* START MATERIAL *

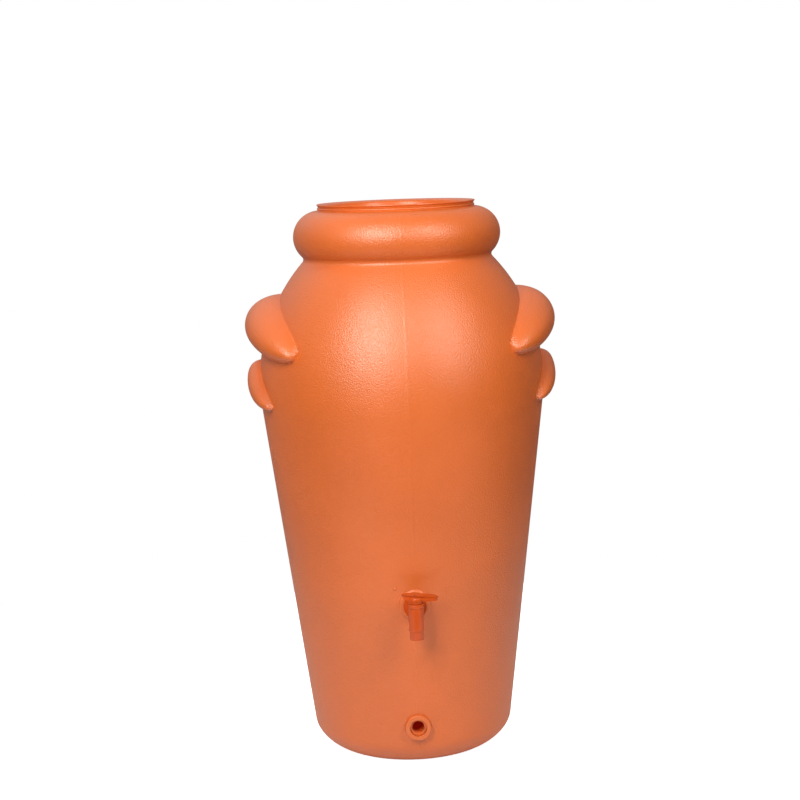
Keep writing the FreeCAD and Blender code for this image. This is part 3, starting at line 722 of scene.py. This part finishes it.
def bowl_outline():
    """Section of the bowl, from corners of (radius, height, rounding)."""
    floor_top = PLANTER_FLOOR + PLANTER_BASE
    throat = THROAT_RADIUS - PLANTER_WALL
    floor = FLOOR_RADIUS - PLANTER_WALL
    return rounded_outline([
        (0, PLANTER_FLOOR, 0), (FLOOR_RADIUS, PLANTER_FLOOR, 8), (THROAT_RADIUS, UNDER_LIP - 3, 1.5),
        (THROAT_RADIUS + 1, UNDER_LIP, 0.4), (LIP_FOOT, UNDER_LIP, 0.5), (LIP_FOOT + 0.3, HEIGHT - 4, 2.0),
        (LIP_RADIUS, HEIGHT - 1.7, 0.5), (LIP_RADIUS - 0.5, HEIGHT, 0.5), (LIP_FOOT, HEIGHT, 1.5),
        (throat + 2, HEIGHT - 3, 2.0), (throat, HEIGHT - 6, 2.0), (floor, floor_top, 7), (0, floor_top, 0)])


def drain_hole_cutters():
    """One mesh of upright pins where the planter's floor has its holes."""
    centres = [(0.0, 0.0)]
    for step in range(DRAIN_HOLES):
        angle = math.radians(360 / DRAIN_HOLES * step)
        centres.append((DRAIN_HOLE_CIRCLE * math.cos(angle), DRAIN_HOLE_CIRCLE * math.sin(angle)))
    bottom = PLANTER_FLOOR - CUT_MARGIN
    top = PLANTER_FLOOR + 2 * CUT_MARGIN
    outline = [(0, bottom), (DRAIN_HOLE, bottom), (DRAIN_HOLE, top), (0, top)]
    pin_vertices, pin_faces = lathe(outline, segments=32)
    vertices = []
    faces = []
    for cx, cy in centres:
        start = len(vertices)
        vertices.extend((x + cx, y + cy, z) for x, y, z in pin_vertices)
        faces.extend(tuple(start + i for i in face) for face in pin_faces)
    return new_object("cutters", vertices, faces)


def carve(obj, cutter):
    """Cuts one object out of another and removes the cutter."""
    modifier = obj.modifiers.new("holes", "BOOLEAN")
    modifier.operation = "DIFFERENCE"
    modifier.solver = "EXACT"
    modifier.object = cutter
    bpy.context.view_layer.update()
    carved = bpy.data.meshes.new_from_object(obj.evaluated_get(bpy.context.evaluated_depsgraph_get()))
    obj.modifiers.clear()
    obj.data = carved
    carved.shade_smooth()
    carved.set_sharp_from_angle(angle=math.radians(SHARP_ANGLE))
    bpy.data.objects.remove(cutter)


# ---------------------------------------------------------------- materials

CLOUD_SCALE = 5.0            # broad differences of colour and gloss, per metre
CLOUD_RANGE = (0.3, 0.7)     # part of the noise they use
ROUGHNESS_SPREAD = 0.04
GRAIN_NOISE = 0.55           # waves, per grain, of the noise that bends the grain
GRAIN_BEND = 0.9             # how far it bends the grain, as a share of the grain's size
PIT_RANGE = (0.3, 0.8)       # part of the grain that counts as its pits
PAINTED_SHADE_SHARE = 0.10             # how much painted shade, a darker colour, the deepest pits take
# darkness of the painted shade in the pits, as a share of the material's own colour
PAINTED_PIT_DARKNESS = 0.7


def add_node(tree, kind, **values):
    """Adds a node and sets its plain attributes and, by name, its inputs."""
    node = tree.nodes.new(kind)
    for name, value in values.items():
        if name in node.inputs:
            node.inputs[name].default_value = value
        else:
            setattr(node, name, value)
    return node


def mixed_colour(tree, factor, low, high):
    """Colour that runs from low to high with a factor."""
    mix = tree.nodes.new("ShaderNodeMix")
    mix.data_type = "RGBA"
    tree.links.new(factor, mix.inputs[0])
    mix.inputs[6].default_value = (*low, 1)
    mix.inputs[7].default_value = (*high, 1)
    return mix.outputs[2]


def scaled_range(tree, value, low, high, source=(0.0, 1.0)):
    """Value mapped to the range low to high."""
    node = add_node(tree, "ShaderNodeMapRange")
    node.inputs["From Min"].default_value = source[0]
    node.inputs["From Max"].default_value = source[1]
    node.inputs["To Min"].default_value = low
    node.inputs["To Max"].default_value = high
    tree.links.new(value, node.inputs["Value"])
    return node.outputs["Result"]


def moulded_plastic(name, colour, rough, grain_size, grain_depth, gloss=0.5, variation=0.06):
    """Coloured material with moulded grain, and painted shade that darkens the grain's pits. Grain size and
    depth are in metres.
    """
    material = bpy.data.materials.new(name)
    material.use_nodes = True
    tree = material.node_tree
    shader = tree.nodes["Principled BSDF"]
    place = tree.nodes.new("ShaderNodeTexCoord").outputs["Object"]

    broad = add_node(tree, "ShaderNodeTexNoise", Scale=CLOUD_SCALE, Detail=4.0, Roughness=0.55)
    tree.links.new(place, broad.inputs["Vector"])
    fine = add_node(tree, "ShaderNodeTexNoise", Scale=GRAIN_NOISE / grain_size, Detail=3.0, Roughness=0.6)
    tree.links.new(place, fine.inputs["Vector"])
    warp = add_node(tree, "ShaderNodeVectorMath", operation="SCALE", Scale=GRAIN_BEND * grain_size)
    tree.links.new(fine.outputs["Color"], warp.inputs[0])
    moved = add_node(tree, "ShaderNodeVectorMath", operation="ADD")
    tree.links.new(place, moved.inputs[0])
    tree.links.new(warp.outputs[0], moved.inputs[1])
    cells = add_node(tree, "ShaderNodeTexVoronoi", feature="SMOOTH_F1", Scale=1.0 / grain_size,
                     Smoothness=0.6)
    tree.links.new(moved.outputs[0], cells.inputs["Vector"])

    darker = tuple(c * (1 - variation) for c in colour)
    lighter = tuple(min(c * (1 + variation), 1) for c in colour)
    shade = scaled_range(tree, broad.outputs["Fac"], 0, 1, CLOUD_RANGE)
    cloudy = mixed_colour(tree, shade, darker, lighter)
    # Painted shade: the grain's pits are darkened in colour, as if shade lay in them.
    pits = scaled_range(tree, cells.outputs["Distance"], 0.0, PAINTED_SHADE_SHARE, PIT_RANGE)
    shaded_in_pits = tree.nodes.new("ShaderNodeMix")
    shaded_in_pits.data_type = "RGBA"
    tree.links.new(pits, shaded_in_pits.inputs[0])
    tree.links.new(cloudy, shaded_in_pits.inputs[6])
    shaded_in_pits.inputs[7].default_value = (*(c * PAINTED_PIT_DARKNESS for c in colour), 1)
    tree.links.new(shaded_in_pits.outputs[2], shader.inputs["Base Color"])

    roughness = scaled_range(tree, broad.outputs["Fac"], rough - ROUGHNESS_SPREAD, rough + ROUGHNESS_SPREAD,
                             CLOUD_RANGE)
    tree.links.new(roughness, shader.inputs["Roughness"])
    shader.inputs["Specular IOR Level"].default_value = gloss

    bump = add_node(tree, "ShaderNodeBump", Strength=1.0, Distance=grain_depth, invert=True)
    tree.links.new(cells.outputs["Distance"], bump.inputs["Height"])
    tree.links.new(bump.outputs["Normal"], shader.inputs["Normal"])
    return material


def metal(name, colour, rough):
    """Bare metal with fine rolling marks."""
    material = moulded_plastic(name, colour, rough, grain_size=0.0006, grain_depth=0.00001, variation=0.1)
    material.node_tree.nodes["Principled BSDF"].inputs["Metallic"].default_value = 1.0
    return material


MATERIALS = {
    "shell_plastic": moulded_plastic("shell_plastic", (0.575, 0.112, 0.0118), 0.43, grain_size=0.0025,
                                     grain_depth=0.00055, gloss=0.9),
    "planter_plastic": moulded_plastic("planter_plastic", (0.60, 0.115, 0.018), 0.36, grain_size=0.0012,
                                       grain_depth=0.00002),
    "tap_plastic": moulded_plastic("tap_plastic", (0.48, 0.064, 0.0065), 0.20, grain_size=0.0010,
                                   grain_depth=0.00001, gloss=0.4),
    "fitting_plastic": moulded_plastic("fitting_plastic", (0.60, 0.12, 0.025), 0.32, grain_size=0.0010,
                                       grain_depth=0.00001),
    "nut_plastic": moulded_plastic("nut_plastic", (0.03, 0.03, 0.032), 0.4, grain_size=0.0010,
                                   grain_depth=0.00002, variation=0.15),
    "seal_rubber": moulded_plastic("seal_rubber", (0.018, 0.018, 0.019), 0.6, grain_size=0.0008,
                                   grain_depth=0.00003, gloss=0.35, variation=0.2),
    "screen_metal": metal("screen_metal", (0.6, 0.6, 0.58), 0.35),
    "screw_steel": metal("screw_steel", (0.62, 0.61, 0.58), 0.28)}


# ---------------------------------------------------------------- small CAD parts

def soften(node, slot, width=EDGE_WIDTH):
    """Gives a CAD part its material and rounds its sharp edges for the light."""
    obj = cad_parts[node]
    obj.data.materials.clear()
    obj.data.materials.append(MATERIALS[slot])
    weld = obj.modifiers.new("weld", "WELD")
    weld.merge_threshold = WELD_DISTANCE * MM
    bevel = obj.modifiers.new("soft_edges", "BEVEL")
    bevel.width = width * MM
    bevel.segments = 3
    bevel.limit_method = "ANGLE"
    bevel.angle_limit = EDGE_ANGLE
    bevel.harden_normals = True


# ---------------------------------------------------------------- scene

def place_camera():
    """Camera with its distance and height in the barrel's frame, then yaw, pitch and roll."""
    ahead = Vector((math.sin(CAMERA_YAW), math.cos(CAMERA_YAW), 0))
    right = Vector((math.cos(CAMERA_YAW), -math.sin(CAMERA_YAW), 0))
    top = Vector((0, 0, 1))
    forward = ahead * math.cos(CAMERA_PITCH) - top * math.sin(CAMERA_PITCH)
    up = ahead * math.sin(CAMERA_PITCH) + top * math.cos(CAMERA_PITCH)
    rolled_right = right * math.cos(CAMERA_ROLL) - up * math.sin(CAMERA_ROLL)
    rolled_up = up * math.cos(CAMERA_ROLL) + right * math.sin(CAMERA_ROLL)
    axes = Matrix((rolled_right, rolled_up, -forward)).transposed()
    turn = Matrix.Rotation(-CAMERA_TURN, 3, "Z")
    location = turn @ Vector((0, -CAMERA_DISTANCE, CAMERA_HEIGHT))
    data = bpy.data.cameras.new("camera")
    data.sensor_width = 36.0
    data.lens = CAMERA_LENS
    camera = bpy.data.objects.new("camera", data)
    bpy.context.scene.collection.objects.link(camera)
    camera.matrix_world = Matrix.Translation(location * MM) @ (turn @ axes).to_4x4()
    bpy.context.scene.camera = camera


def softbox(name, azimuth, size, power):
    """Area light aimed at the barrel, at degrees from the camera's direction, positive to its right."""
    around = math.radians(azimuth) - CAMERA_TURN
    level = math.cos(SOFTBOX_ELEVATION)
    direction = Vector((math.sin(around) * level, -math.cos(around) * level, math.sin(SOFTBOX_ELEVATION)))
    data = bpy.data.lights.new(name, "AREA")
    data.shape = "RECTANGLE"
    data.size = size[0]
    data.size_y = size[1]
    data.energy = power
    data.color = WARM
    light = bpy.data.objects.new(name, data)
    bpy.context.scene.collection.objects.link(light)
    light.location = Vector((0, 0, SOFTBOX_AIM)) + direction * SOFTBOX_DISTANCE
    light.rotation_euler = (-direction).to_track_quat("-Z", "Y").to_euler()


def inner_glow():
    """Faint red light inside the barrel, which stands in for daylight that comes through its thin wall."""
    data = bpy.data.lights.new("inner_glow", "POINT")
    data.energy = GLOW_POWER
    data.color = GLOW_COLOUR
    data.shadow_soft_size = GLOW_RADIUS
    light = bpy.data.objects.new("inner_glow", data)
    bpy.context.scene.collection.objects.link(light)
    light.location = (0, 0, GLOW_HEIGHT)


def build_world():
    """Light from all round: dim in front, bright behind, less near the horizon and on the right.
    The camera sees plain white instead."""
    world = bpy.data.worlds.new("studio")
    bpy.context.scene.world = world
    world.use_nodes = True
    tree = world.node_tree
    background = tree.nodes["Background"]
    background.inputs["Color"].default_value = (1, 1, 1, 1)
    direction = tree.nodes.new("ShaderNodeTexCoord").outputs["Generated"]
    parts = tree.nodes.new("ShaderNodeSeparateXYZ")
    tree.links.new(direction, parts.inputs[0])
    around = scaled_range(tree, parts.outputs["Y"], WORLD_FRONT, WORLD_BACK, (-0.3, 0.5))
    above = scaled_range(tree, parts.outputs["Z"], WORLD_LOW, 1.0, (0.0, 0.5))
    across = scaled_range(tree, parts.outputs["X"], 1.0, WORLD_RIGHT, (-0.1, 0.5))
    lit = add_node(tree, "ShaderNodeMath", operation="MULTIPLY")
    tree.links.new(around, lit.inputs[0])
    tree.links.new(above, lit.inputs[1])
    glow = add_node(tree, "ShaderNodeMath", operation="MULTIPLY")
    tree.links.new(lit.outputs[0], glow.inputs[0])
    tree.links.new(across, glow.inputs[1])
    seen = tree.nodes.new("ShaderNodeLightPath").outputs["Is Camera Ray"]
    strength = add_node(tree, "ShaderNodeMix")
    tree.links.new(seen, strength.inputs[0])
    tree.links.new(glow.outputs[0], strength.inputs[2])
    strength.inputs[3].default_value = 1.0
    tree.links.new(strength.outputs[0], background.inputs["Strength"])


def build_floor():
    """White square floor, which isn't part of the model."""
    corners = [(x * FLOOR_HALF, y * FLOOR_HALF, 0) for x, y in ((-1, -1), (1, -1), (1, 1), (-1, 1))]
    floor = new_object("studio_floor", corners, [(0, 1, 2, 3)])
    material = bpy.data.materials.new("floor_paint")
    material.use_nodes = True
    shader = material.node_tree.nodes["Principled BSDF"]
    shader.inputs["Base Color"].default_value = FLOOR_COLOUR
    shader.inputs["Roughness"].default_value = FLOOR_ROUGHNESS
    shader.inputs["Emission Color"].default_value = (1, 1, 1, 1)
    seen = material.node_tree.nodes.new("ShaderNodeLightPath").outputs["Is Camera Ray"]
    glow = scaled_range(material.node_tree, seen, *FLOOR_GLOW)
    material.node_tree.links.new(glow, shader.inputs["Emission Strength"])
    floor.data.materials.append(material)


# ---------------------------------------------------------------- the scene is put together

shell = new_object("shell", *build_shell(), SHELL_SHARP_ANGLE)
finish_piece(shell, "barrel", "shell_plastic", "barrel_shell")

bowl = new_object("planter", *lathe(bowl_outline(), segments=160))
carve(bowl, drain_hole_cutters())
finish_piece(bowl, "planter", "planter_plastic", "planter_bowl")

for node in ("tap_body", "tap_gland_ring", "tap_plug", "tap_lever"):
    soften(node, "tap_plastic")
soften("drain_bushing", "fitting_plastic")
for node in ("tap_lock_nut", "drain_lock_nut", "inlet_lock_nut", "tap_slip_washer", "drain_slip_washer",
             "inlet_nipple"):
    soften(node, "nut_plastic")
for node in ("tap_outer_gasket", "tap_inner_gasket", "drain_outer_gasket", "inlet_outer_gasket",
             "inlet_inner_gasket", "tap_upper_o_ring", "tap_lower_o_ring"):
    soften(node, "seal_rubber", SEAL_EDGE_WIDTH)
soften("planter_screen", "screen_metal", SCREEN_EDGE_WIDTH)
soften("tap_lever_screw", "screw_steel", SCREW_EDGE_WIDTH)

build_floor()
build_world()
softbox("left_softbox", azimuth=-23, size=(0.8, 1.6), power=70)
softbox("right_softbox", azimuth=39, size=(0.55, 1.4), power=38)
inner_glow()
place_camera()
bpy.context.scene.view_settings.view_transform = "Standard"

* END MATERIAL *

Quote exactly the first line of the data and every line after it through the one holding "(throat + 2, HEIGHT".

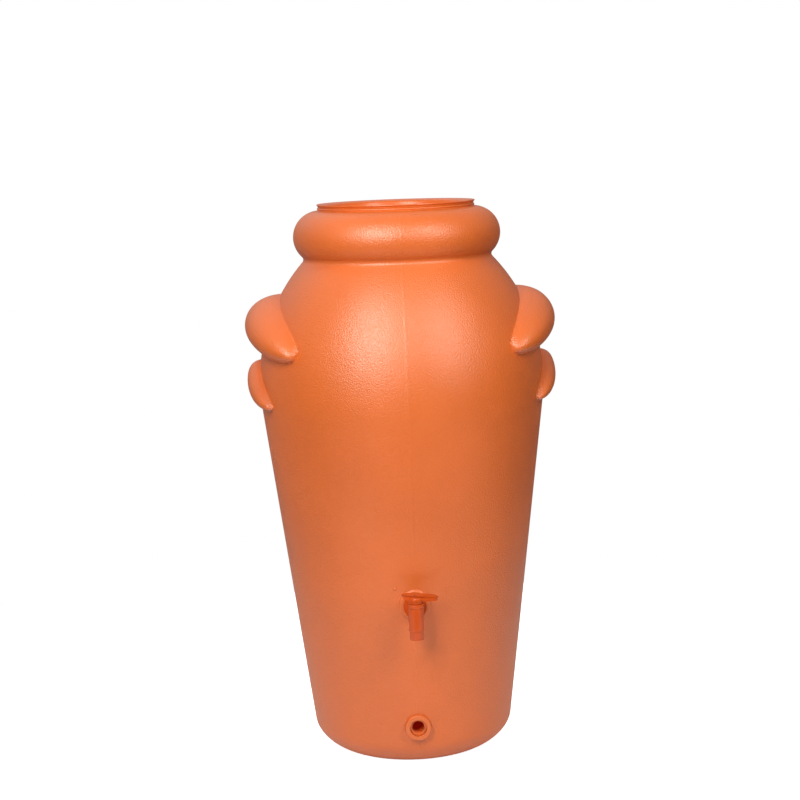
Keep writing the FreeCAD and Blender code for this image. This is part 3, starting at line 722 of scene.py. This part finishes it.
def bowl_outline():
    """Section of the bowl, from corners of (radius, height, rounding)."""
    floor_top = PLANTER_FLOOR + PLANTER_BASE
    throat = THROAT_RADIUS - PLANTER_WALL
    floor = FLOOR_RADIUS - PLANTER_WALL
    return rounded_outline([
        (0, PLANTER_FLOOR, 0), (FLOOR_RADIUS, PLANTER_FLOOR, 8), (THROAT_RADIUS, UNDER_LIP - 3, 1.5),
        (THROAT_RADIUS + 1, UNDER_LIP, 0.4), (LIP_FOOT, UNDER_LIP, 0.5), (LIP_FOOT + 0.3, HEIGHT - 4, 2.0),
        (LIP_RADIUS, HEIGHT - 1.7, 0.5), (LIP_RADIUS - 0.5, HEIGHT, 0.5), (LIP_FOOT, HEIGHT, 1.5),
        (throat + 2, HEIGHT - 3, 2.0), (throat, HEIGHT - 6, 2.0), (floor, floor_top, 7), (0, floor_top, 0)])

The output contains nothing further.